We also reject the Postal Service’s suggestion that requiring it to return the payments would unjustly enrich Olbeter or constitute a windfall. Unjust enrichment is an equitable doctrine that applies when the parties do not have an express contract. See Aetna Casualty and Surety Co. v. United States, 655 F.2d 1047, 1059 (Ct. Cl. 1981). Here, however, the parties had an express contract so the doctrine does not apply. See The Public Warehousing Co., ASBCA No. 56022, 11-2 BCA ¶ 34,788 at 171,227. The Postal Service’s right to retain the offsets is controlled by the Contract, which, as discussed above, does not provide a mechanism either to take or retain the offsets.

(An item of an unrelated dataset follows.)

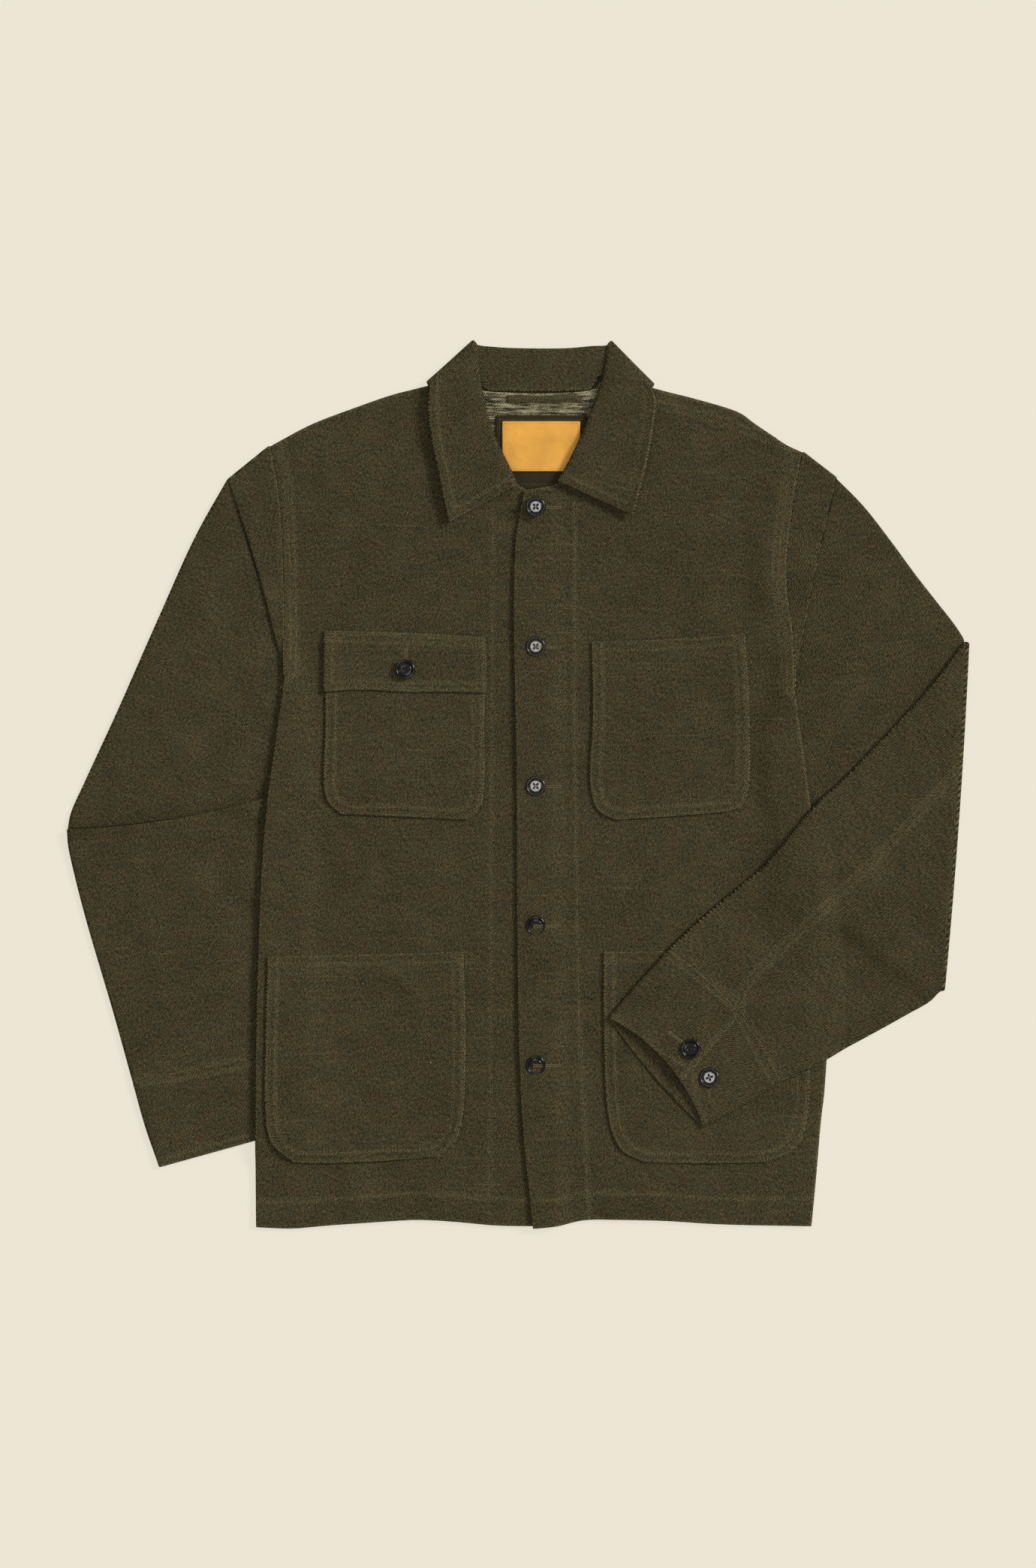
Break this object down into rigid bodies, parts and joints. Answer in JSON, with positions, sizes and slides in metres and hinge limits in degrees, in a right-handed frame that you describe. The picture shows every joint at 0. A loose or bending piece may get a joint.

Finally, the Postal Service’s brief alludes to the disputed payments as mistakes. The Postal Service did not, however, develop this argument or provide evidence to support it. Accordingly, we deem it abandoned.
ORDER
The appeal is sustained. The Postal Service must return $91,483.40 to Olbeter.
Alan R. Caramella
Administrative Judge
Board Member
I concur:
Gary E. Shapiro
Administrative Judge
Chairman
I concur:
Peter F. Pontzer
Administrative Judge
Board Member
1 The parties submitted ten stipulations of fact.
2 The parties agreed to the termination for convenience even though the Contract only provided for a termination with notice (Finding 5).
3 These documents were filed with the Board by Olbeter and are included in the Board’s correspondence file for PSBCA No. 6543. The Board did not assign a separate docket number based on that filing.
4 Supplier’s wages are listed on line 17 of the Negotiated Cost Statement (AF 4 at 91).